Entering a guilty plea results in a waiver of several constitutional rights,

therefore the Due Process Clause requires that guilty pleas are entered into

voluntarily, knowingly, and intelligently by defendants. Boykin v. Alabama, 395

U.S. 242, 89 S. Ct. 1709 (1969). The United States Supreme Court has held that

before a court can accept a guilty plea, a defendant must be advised of the

constitutional rights he or she is waiving. Id. Specifically, a defendant must be

aware of the privilege against self incrimination, the right to a jury trial, and the

right to confront one's accusers. This Court considered the requirements of a

voluntary and knowing guilty plea in, State v. Hazel, 275 S.C. 392, 271 S.E.2d 602

(1980) and Dover v. State, 304 S.C. 433, 405 S.E.2d 391 (1991). In addition to the

requirements of Boykin, a defendant entering a guilty plea must be aware of the

nature and crucial elements of the offense, the maximum and any mandatory

minimum penalty, and the nature of the constitutional rights being waived. Id.

When determining issues relating to guilty pleas, the court will consider the

entire record, including the transcript of the guilty plea, and the evidence presented

at the PCR hearing. Harres v. Leeke, 282 S.C. 131, 318 S.E.2d 360 (1984).
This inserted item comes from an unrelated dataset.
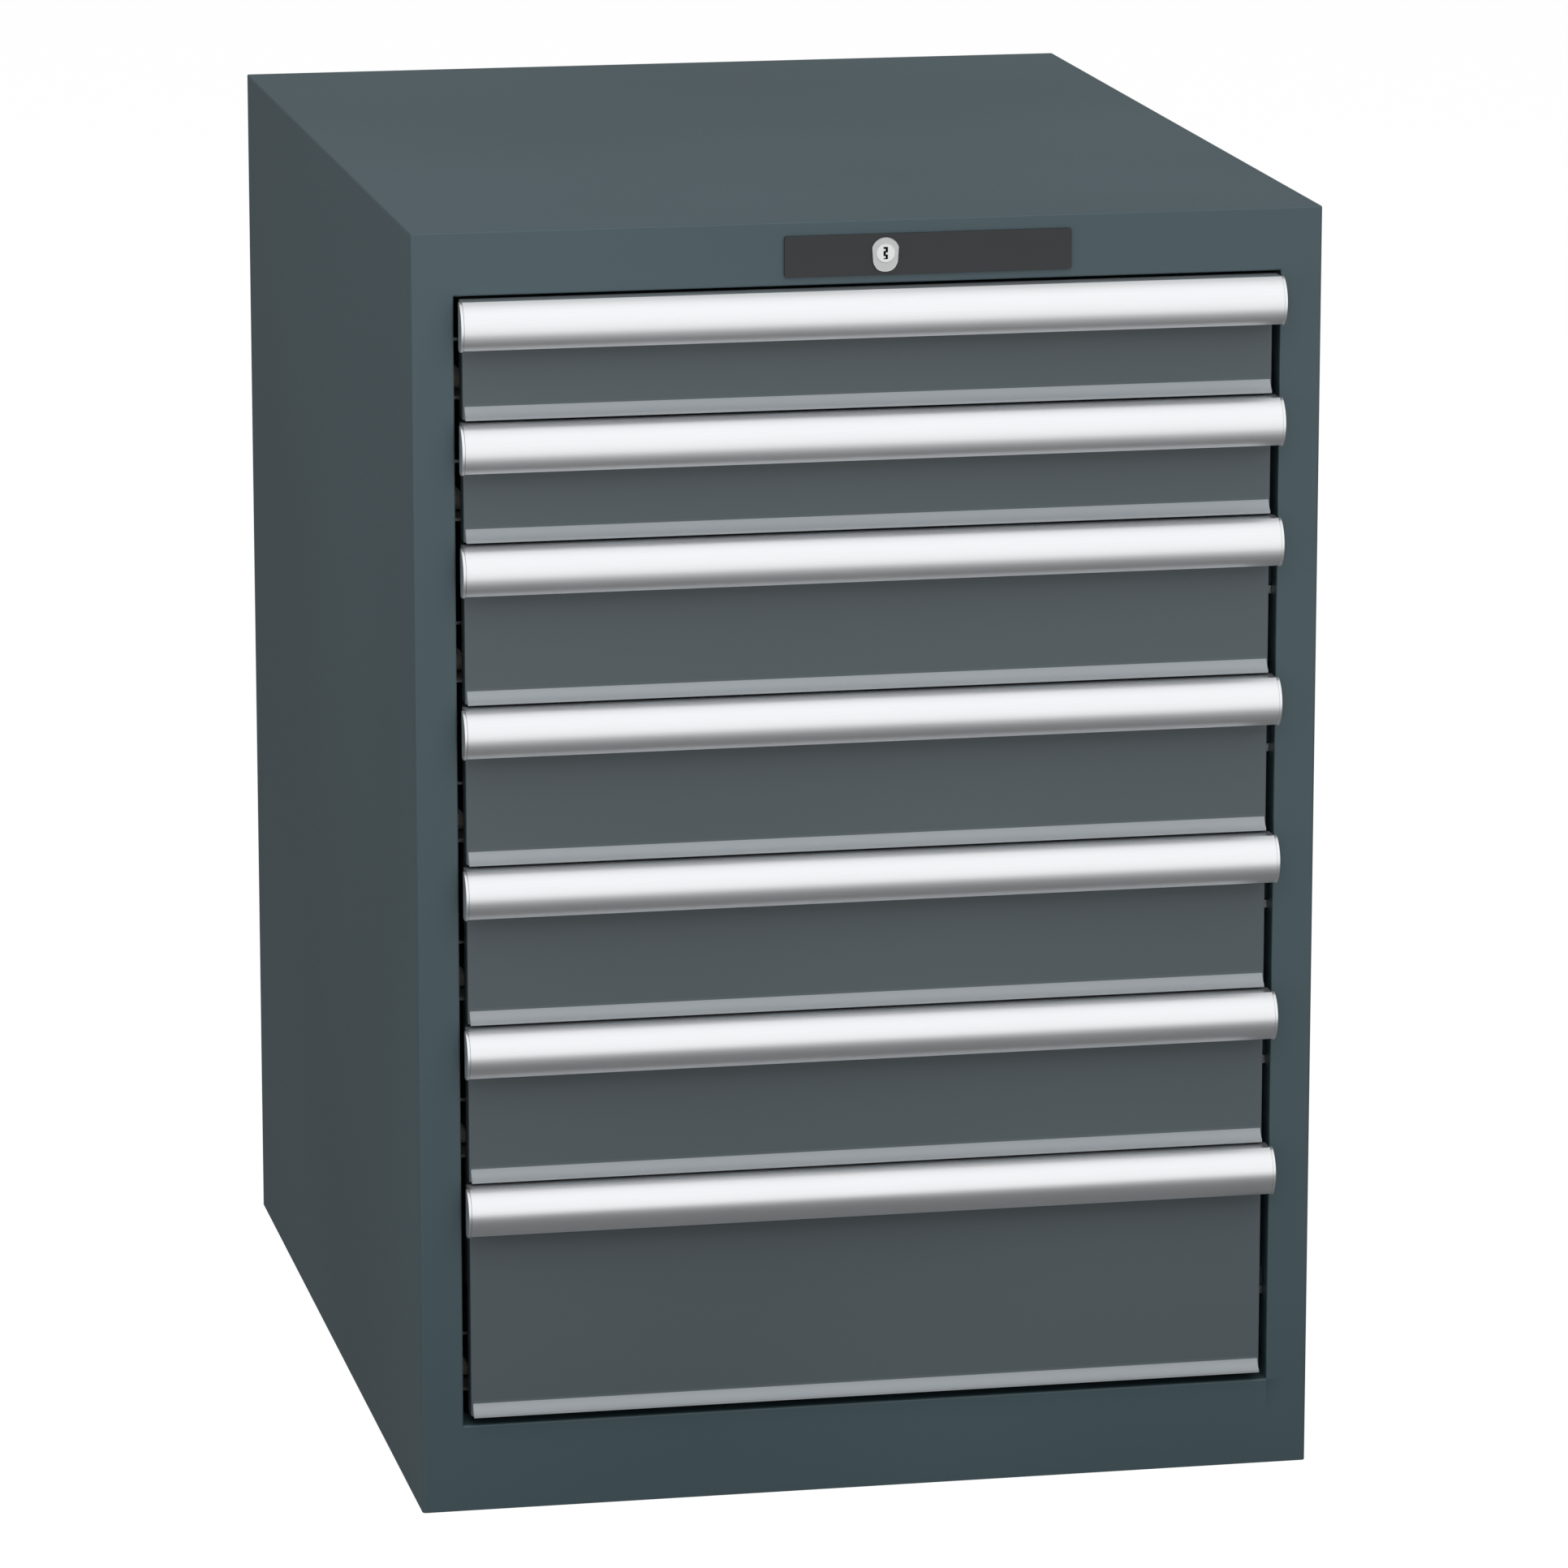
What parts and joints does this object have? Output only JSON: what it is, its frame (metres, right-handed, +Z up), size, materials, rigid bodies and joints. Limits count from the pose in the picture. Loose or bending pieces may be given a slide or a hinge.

However, in this case, the transcript of Pittman's guilty plea on its face provides

enough evidence to hold Pittman's plea was not voluntary or knowing. A

defendant's knowing and voluntary waiver of the constitutional rights which

accompany a guilty plea "may be accomplished by colloquy between the Court and

the defendant, between the Court and defendant's counsel, or both." State v. Ray,

310 S.C. 431, 437, 427 S.E.2d 171, 174 (1993).

Although the trial court is not required to direct defendants attention to each

right and obtain a separate waiver, the record should indicate the defendant was

fully aware of the consequences of his guilty plea. State v. Lambert, 266 S.C. 574,

225 S.E.2d 340 (1976). In Pittman's case, the trial judge did not affirmatively ask

him for an admission of guilt. The transcript also indicates the trial judge did not

advise Pittman of the crucial elements of the charged offenses. Furthermore, the

court's failure to inform Pittman that the armed robbery charge carried a

mandatory minimum sentence of ten years, seven without the possibility of parole,

renders the plea involuntary. See 22 C.J.S. Criminal Law 404 (1989) ("prior to

accepting a plea of guilty . . . the court is required to advise accused of the range of



punishment attached to the offense charged such as . . . the minimum sentence.").

This case is similar to Hazel, supra, where we found a defendant's plea involuntary

since she was never informed of the mandatory minimum sentence required by her

guilty plea. See also Brown v. State, 306 S.C. 381, 412 S.E.2d 399 (1991) (holding

a judge's misinformation to defendant about required time in jail before parole

eligibility invalidated voluntary nature of guilty plea). In the current case, the judge

informed Pittman of the maximum sentences which could be imposed, but the

mandatory minimum was only mentioned in passing by the prosecutor near the end

of the hearing.1

In addition, Pittman did not fully understand the nature of the constitutional

rights being waived. Pittman's testimony at the PCR hearing was uncontradicted

in that he met with his attorney only twice for approximately twenty minutes each.

See Dover, 304 S.C. at 435, 405 S.E.2d at 392 ("It was never established the

[defendant] understood the severity of the crimes or the sentences they carried. . .

the record reveals that [defendant] only spoke with his court appointed attorney

three times for a total amount of less than 30 minutes."). Pittman's attorney had

little recollection of the exact nature of matters discussed during meetings with the

Defendant. Although Pittman signed a "checklist for guilty plea," the date on this

document is one month prior to the court appearance and entrance of the guilty

plea. The list does not include the crimes Pittman was charged, the elements of the

charged crimes, or a statement about mandatory minimum penalties. Furthermore,

these defects were not cured by information provided at the guilt plea proceeding.

See Moorehead v. State, 329 S.C. 329, 496 S.E.2d 415 (1998); Wolfe v. State, 326

S.C. 158, 485 S.E.2d 367 (1997).

The transcript of the guilty plea in this case speaks for itself. The trial judge

did not ask Pittman if he was guilty of the charged offenses. The court failed to

inform Pittman of the mandatory minimum sentence carried by the armed robbery

charge. In addition, the trial court's lack of questions to ensure Pittman's

understanding of the consequences of his plea, coupled with the trial court and

attorney's failure to explain the elements charged, further indicates Pittman's plea

was not voluntary, intelligent, and knowing.

1The solicitor stated, during his statement to the judge concerning events

surrounding the incident, "I would like to remind the court that as to the armed

robbery, your honor, there is a minimum of ten years, seven of which must be

served without parole."




The PCR court's order granting Pittman a new trial is affirmed.

Finney, C.J., Moore, Waller and Burnett, JJ., concur.